Environmentalists Fear Oil Company Bankruptcy Could Strand SoCal’s Idle Wells

The owner of more than 2,000 idle oil wells in Southern California declared bankruptcy this week, raising fears among environmentalists that those wells might never be properly sealed.
The local petroleum industry has been in decline for years, because what little oil remains underground is expensive to extract. But as those old wells sit idle and unsealed, they present a potential pollution hazard to drinking water underground and people living nearby.
In 2014, Los Angeles-based Occidental Petroleum spun off ownership of about 7,000 idle wells to a new company, called California Resources Corporation. About 2,000 are in Southern California, grouped near shorelines in Huntington Beach, Long Beach, and Wilmington and along the Santa Clara River in Ventura County. (This map shows their locations.)
On Wednesday, CRC filed for bankruptcy in order to restructure its debt. Spokeswoman Margarita Thompson said the filing acknowledges CRC’s legal obligations to cover the shutdown costs of the wells.
She added that the company is up to date on its payment for indemnity bonds for its idle wells, which is a form of insurance that would pay to close the wells if the company went under.
But environmentalists now want Gov. Gavin Newsom to intervene to make sure the company sets aside enough money to seal old wells, or push former owner Occidental Petroleum to do so.
“It's not supposed to be the case that oil and gas companies can shed their environmental cleanup responsibilities and obligations in the bankruptcy proceedings,” said Kassie Siegel of the Center for Biological Diversity.

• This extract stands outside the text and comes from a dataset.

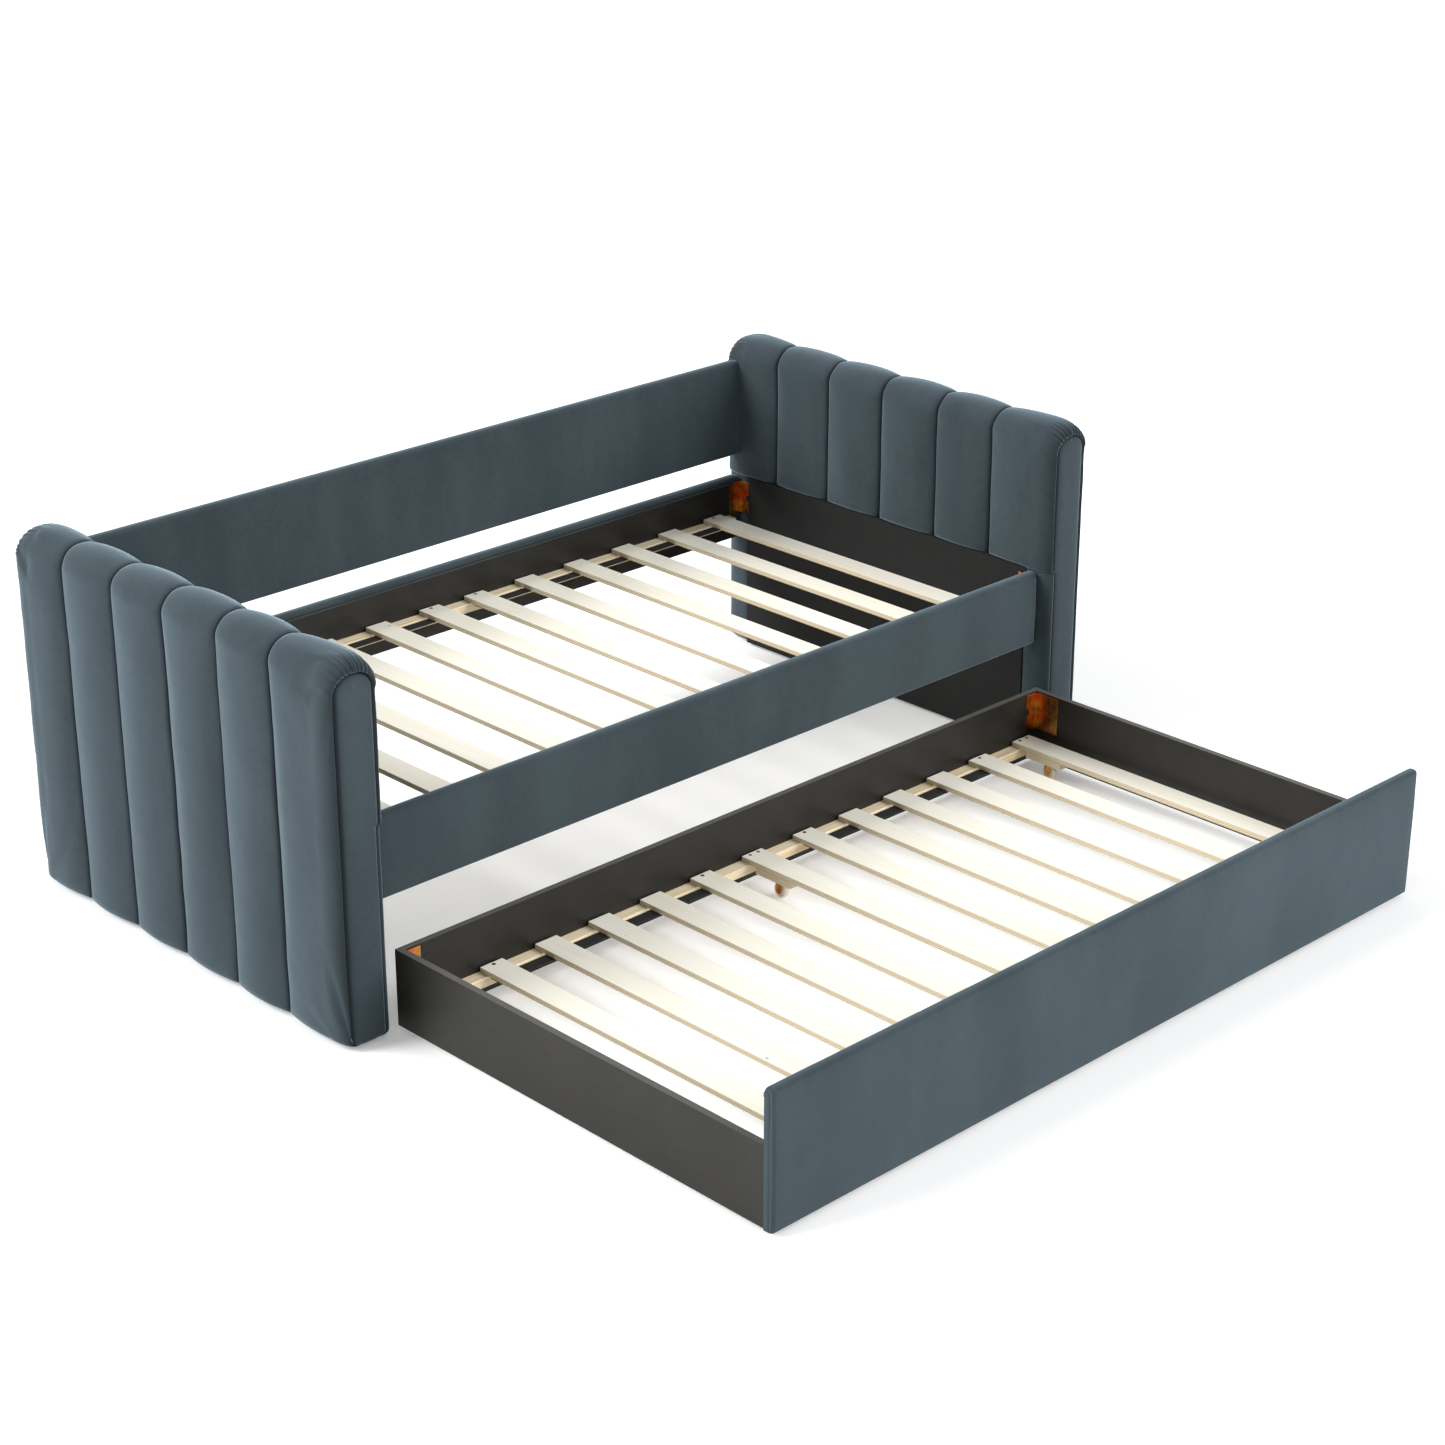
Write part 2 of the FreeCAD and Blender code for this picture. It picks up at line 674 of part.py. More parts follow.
# ---- trundle ----------------------------------------------------------------------------
front_section = ("trundle_front_thickness", "trundle_front_height", "trundle_front_radius")
front_padding = arched_body(
    "trundle_front_padding",
    "YZ_Plane",
    front_section,
    TRUNDLE_LENGTH,
    ("0 - " + TRUNDLE_HALF, FRONT, "trundle_floor_gap"),
)
front_blank = box(
    "trundle_front_blank",
    (
        TRUNDLE_LENGTH + " - 2 * trundle_end_pad",
        "trundle_front_thickness - trundle_front_pad",
        "trundle_front_height - trundle_front_radius",
    ),
    (
        "0 - %s + trundle_end_pad" % TRUNDLE_HALF,
        FRONT + " + trundle_front_pad",
        "trundle_floor_gap",
    ),
)
side_size = ("trundle_board", TRUNDLE_DEPTH + " - trundle_front_thickness", TRUNDLE_SIDE_HEIGHT)
rear_size = ("2 * " + TRUNDLE_INNER_X, "trundle_board", TRUNDLE_SIDE_HEIGHT)
panels = {
    "left": box(
        "trundle_left_blank",
        side_size,
        ("0 - %s - trundle_board" % TRUNDLE_INNER_X, TRUNDLE_INNER_FRONT, "trundle_floor_gap"),
    ),
    "right": box(
        "trundle_right_blank",
        side_size,
        (TRUNDLE_INNER_X, TRUNDLE_INNER_FRONT, "trundle_floor_gap"),
    ),
    "rear": box(
        "trundle_rear_blank",
        rear_size,
        ("0 - " + TRUNDLE_INNER_X, TRUNDLE_INNER_REAR, "trundle_floor_gap"),
    ),
}
trundle = SlatBase(
    "trundle", TRUNDLE_INNER_FRONT, TRUNDLE_INNER_REAR, TRUNDLE_SLAT_TOP, TRUNDLE_INNER_X
)
trundle_ledgers = trundle.ledgers()
OUTER_CASTER = "(%s - caster_slat_inset)" % TRUNDLE_HALF
CASTER_X = {"right": OUTER_CASTER, "middle": "0", "left": "(0 - %s)" % OUTER_CASTER}
caster_slats = []
for tag, x in CASTER_X.items():
    offsets = ["slat_width / 5", "0 - slat_width / 5"]
    caster_slats.append(trundle.slat(tag, x, offsets))
TRUNDLE_PITCH = "((%s - 2 * roll_side_gap) / %d)" % (OUTER_CASTER, TRUNDLE_ROLL - 1)
trundle_rolls = {
    "right": trundle.roll(
        "right_roll", "(%s - roll_side_gap)" % OUTER_CASTER, TRUNDLE_PITCH, TRUNDLE_ROLL
    ),
    "left": trundle.roll("left_roll", "(0 - roll_side_gap)", TRUNDLE_PITCH, TRUNDLE_ROLL),
}
trundle_screws = group("trundle_slat_screw_group", trundle.screws)
trundle_plates, trundle_plate_screws = corner_brackets(
    "trundle",
    TRUNDLE_INNER_X,
    TRUNDLE_INNER_FRONT,
    TRUNDLE_INNER_REAR,
    ("trundle_bracket_rear_leg", "trundle_bracket_side_leg"),
    ("board_screw_length", "board_screw_length"),
    0,
    TRUNDLE_TOP + " - trundle_bracket_drop",
    "trundle_bracket_height",
)
casters = {}
for x_tag, x in CASTER_X.items():
    for y_tag, y in (
        ("front", TRUNDLE_INNER_FRONT + " + slat_end_gap + caster_inset"),
        ("rear", TRUNDLE_INNER_REAR + " - slat_end_gap - caster_inset"),
    ):
        casters["%s_%s" % (x_tag, y_tag)] = caster("%s_%s" % (x_tag, y_tag), x, y)
caster_screws = []
for made in casters.values():
    caster_screws += made["screws"]
caster_screw_group = group("caster_screw_group", caster_screws)
blocks = group("blocks_blank", [made["block"] for made in casters.values()])
forks = group("forks_blank", [made["fork"] for made in casters.values()])

node(cut("trundle_front_cover_cut", front_padding, front_blank), "trundle_front_cover")
node(cut("trundle_front_done", front_blank, trundle_plate_screws), "trundle_front_board")
for tag, board in panels.items():
    node(cut("trundle_%s_done" % tag, board, trundle_plate_screws), "trundle_%s_panel" % tag)
for end, strip in trundle_ledgers.items():
    node(cut("trundle_%s_strip_done" % end, strip, trundle_screws), "trundle_%s_ledger" % end)
for tag, (slats, straps) in trundle_rolls.items():
    node(cut("trundle_%s_roll_done" % tag, slats, trundle_screws), "trundle_slats_" + tag)
    node(straps, "trundle_webbing_" + tag)
wheel_slats = group("caster_slats_blank", caster_slats)
node(cut("caster_slats_done", wheel_slats, trundle_screws), "trundle_caster_slats")
node(trundle_screws, "trundle_slat_screws")
node(cut("trundle_plates_done", trundle_plates, trundle_plate_screws), "trundle_corner_brackets")
node(trundle_plate_screws, "trundle_bracket_screws")
node(cut("blocks_done", blocks, caster_screw_group), "caster_blocks")
node(cut("forks_done", forks, caster_screw_group), "caster_forks")
node(caster_screw_group, "caster_screws")
node(group("axles_group", [made["axle"] for made in casters.values()]), "caster_axles")
for tag, made in casters.items():
    node(made["wheel"], "caster_wheel_" + tag)

doc.recompute()

# ---- check and write --------------------------------------------------------------------
for obj in doc.Objects:
    if "Invalid" in obj.State or "Error" in obj.State:
        raise RuntimeError("%s failed: %s" % (obj.Name, obj.State))
for obj in NODES:
    if obj.Shape.isNull() or not obj.Shape.isValid():
        raise RuntimeError(obj.Label + " has a bad shape")
os.makedirs("parts", exist_ok=True)
for obj in NODES:
    obj.Shape.exportStep(os.path.join("parts", obj.Label + ".step"))
    print("%-26s %2d solids %12.0f mm3" % (obj.Label, len(obj.Shape.Solids), obj.Shape.Volume))
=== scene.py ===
"""Trundle bed: an upholstered daybed, and the slatted bed on casters that rolls in under it."""

import json
import logging
import math
from dataclasses import dataclass
from enum import Enum
from typing import Any, Callable, ClassVar, Sequence

import bmesh
import bpy
import numpy as np
from mathutils import Euler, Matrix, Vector, noise


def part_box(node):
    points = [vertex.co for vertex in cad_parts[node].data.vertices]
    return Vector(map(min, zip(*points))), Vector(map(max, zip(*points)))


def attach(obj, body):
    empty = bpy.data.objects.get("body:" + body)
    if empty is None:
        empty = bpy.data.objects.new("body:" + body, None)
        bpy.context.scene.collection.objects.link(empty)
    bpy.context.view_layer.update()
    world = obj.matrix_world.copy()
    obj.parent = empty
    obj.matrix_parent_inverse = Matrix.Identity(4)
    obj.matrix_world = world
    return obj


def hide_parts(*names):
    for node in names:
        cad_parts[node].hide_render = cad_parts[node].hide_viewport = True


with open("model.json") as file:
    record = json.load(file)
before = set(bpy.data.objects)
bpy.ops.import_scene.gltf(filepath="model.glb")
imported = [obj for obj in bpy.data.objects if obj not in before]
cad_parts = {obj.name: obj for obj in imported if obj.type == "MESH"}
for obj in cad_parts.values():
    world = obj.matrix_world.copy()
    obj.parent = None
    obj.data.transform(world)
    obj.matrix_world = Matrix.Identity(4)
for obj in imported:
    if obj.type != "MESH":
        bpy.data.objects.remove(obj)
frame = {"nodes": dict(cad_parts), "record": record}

LOG = logging.getLogger("trundle_bed")
Color = tuple[float, float, float]
Triple = tuple[float, float, float]  # a place, direction or scale by axis
Value = Any  # a Signal, a number or a tuple of numbers


class Side(Enum):
    """Which arm of the daybed a piece belongs to; the value is the sign of its X."""

    LEFT = -1
    RIGHT = 1


class Slot(Enum):
    """The record's material slots that new pieces take their finishes from."""

    VELVET = "velvet"
    FOOT = "foot_plastic"
    WHEEL = "wheel_nylon"


# ---- shader writing ---------------------------------------------------------------------
class Signal:
    """One output socket of a material's nodes; arithmetic on it adds Math nodes."""

    def __init__(self, graph: "Graph", socket: bpy.types.NodeSocket) -> None:
        """Wraps a socket.

        Args:
            graph: the graph that the socket belongs to.
            socket: the output socket.
        """
        self.graph = graph
        self.socket = socket

    def math(self, operation: str, *values: Value) -> "Signal":
        """A Math node on these values.

        Args:
            operation: the Math node's operation.
            values: its inputs in order, this signal among them.

        Returns:
            The node's output.
        """
        return self.graph.node("ShaderNodeMath", {"operation": operation}, dict(enumerate(values)))

    def __add__(self, other: Value) -> "Signal":
        """Sum."""
        return self.math("ADD", self, other)

    __radd__ = __add__

    def __sub__(self, other: Value) -> "Signal":
        """Difference."""
        return self.math("SUBTRACT", self, other)

    def __rsub__(self, other: Value) -> "Signal":
        """Difference from a number."""
        return self.math("SUBTRACT", other, self)

    def __mul__(self, other: Value) -> "Signal":
        """Product."""
        return self.math("MULTIPLY", self, other)

    __rmul__ = __mul__

    def __abs__(self) -> "Signal":
        """Absolute value."""
        return self.math("ABSOLUTE", self)

    def sine(self) -> "Signal":
        """Sine."""
        return self.math("SINE", self)

    def step(self, low: float, high: float) -> "Signal":
        """Smooth step.

        Args:
            low: the value that gives 0.
            high: the value that gives 1.

        Returns:
            The share from 0 to 1.
        """
        return self.graph.node(
            "ShaderNodeMapRange",
            {"interpolation_type": "SMOOTHSTEP"},
            {"Value": self, "From Min": low, "From Max": high},
        )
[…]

She says the industry has set aside only a fraction of the money needed to permanently shut down idle wells. The California Council on Science and Technology estimates some $550 million is needed to permanently seal so-called “orphan wells” whose owners went broke.
An idle well is one that hasn’t been used in two or more years. There are some 35,000 idle wells in California, and if improperly closed, the hydrocarbons can leak into water aquifers or the air. When oil companies close or go broke, if they don’t have the money to permanently seal the wells, that obligation falls to the state.